Take your head, collect your bones,
Gather your limbs, shake the earth from your flesh!
Take your bread that rots not, your beer that sours not,
Stand at the gates that bar the common people!
The gatekeeper comes out to you, he grasps your hand,
Takes you into heaven, to your father Geb.
He rejoices at your coming, gives you his hands,
Kisses you, caresses you,
Sets you before the spirits, the imperishable stars...

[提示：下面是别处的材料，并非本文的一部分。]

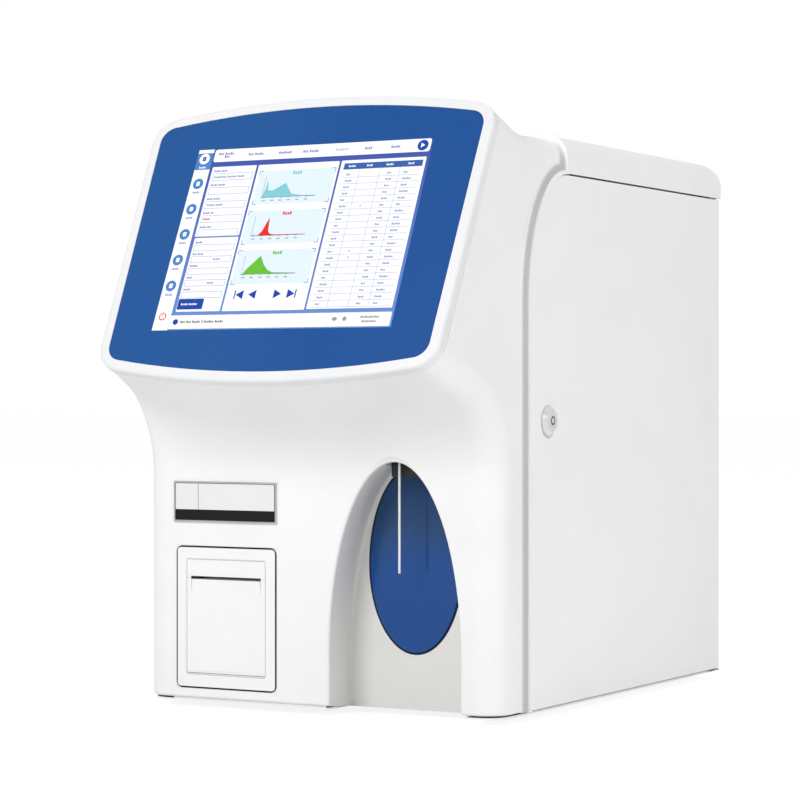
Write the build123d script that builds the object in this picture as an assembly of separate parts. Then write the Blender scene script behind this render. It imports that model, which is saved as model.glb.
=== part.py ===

The hidden ones worship you,
The great ones surround you,
The watchers wait on you,
Barley is threshed for you,
Emmer is reaped for you,
Your monthly feasts are made with it,
Your half-month feasts are made with it,
As ordered done for you by Geb, your father,
Rise up, O Teti, you shall not die!
它们都有不同的输出流。是否没有 LZ77 的纯参考实现或标准可供检查?
为什么不是所有的“LZ77”压缩器都提供相同的压缩比、相同的输出比特流?